Anselment admits that the proposal would also likely lead to a decline in funding for private institutions.

Goldrick-Rab and a colleague recently presented the proposal in Washington D.C., where she says it received a positive response from several governors.

Rick Schuh, WHBY

UW System President responds to longer tuition freeze

The president of the University of Wisconsin System says he wants to work with the governor and Legislature to create the best budget possible for the university. That’s how Ray Cross responded today, after Governor Scott Walker said he wanted to freeze UW tuition through the summer of 2017.

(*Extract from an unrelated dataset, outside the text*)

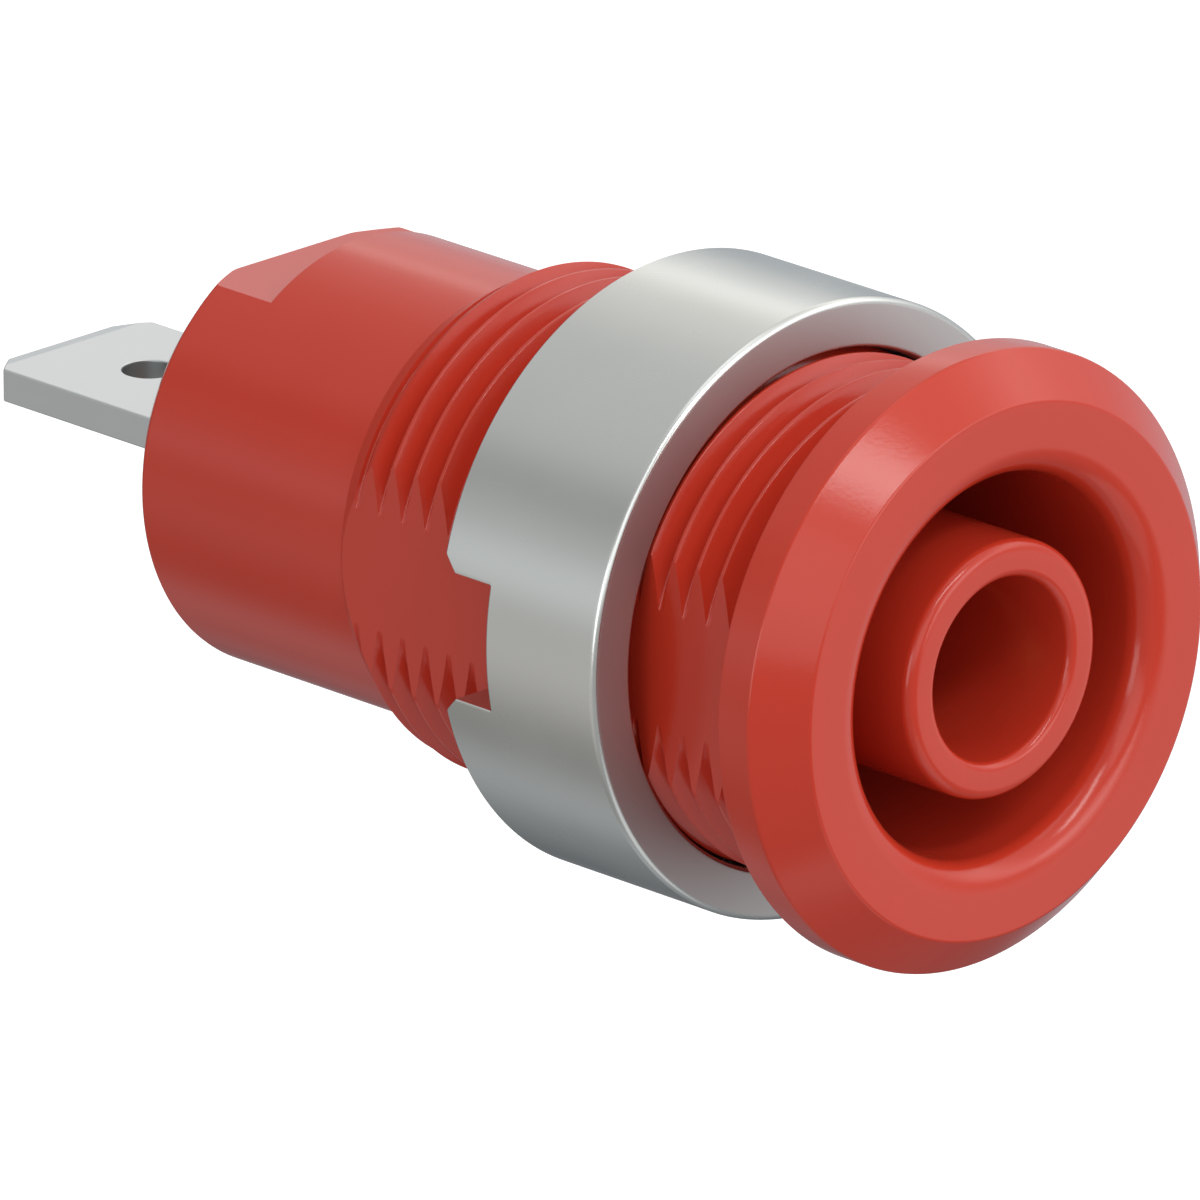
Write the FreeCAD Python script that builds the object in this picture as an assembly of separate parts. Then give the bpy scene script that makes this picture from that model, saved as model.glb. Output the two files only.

Walker said he was concerned about a surplus in the UW System that’s projected to be over a billion dollars by the end of the school year. Walker and GOP lawmakers imposed the first tuition freeze a year ago, after being blindsided by reports of large university cash reserves while tuition kept going up 5.5 percent.

While Cross on Friday agreed with Walker’s sentiment, he also signaled there could be some reservations about the plan. In a statement, Cross said “Holding college costs down helps Wisconsin students and families.” However, he also noted that “UW tuition is already lower than many peer colleges and universities.”

Cross said “We intend to thoughtfully and judiciously manage and explain our resources. We will continue to work with the Governor and the Legislature to meet our shared goal of delivering value to the state of Wisconsin.”

The governor said he would include another two-year tuition freeze in his next state budget in early 2015, if he’s reelected this fall. GOP Assembly Speaker Robin Vos said he expects his colleagues to consider the tuition freeze while working to assure a quality university system. Senate Majority Leader Scott Fitzgerald also supported a continued freeze, as did both chairs of the Legislature’s finance panel.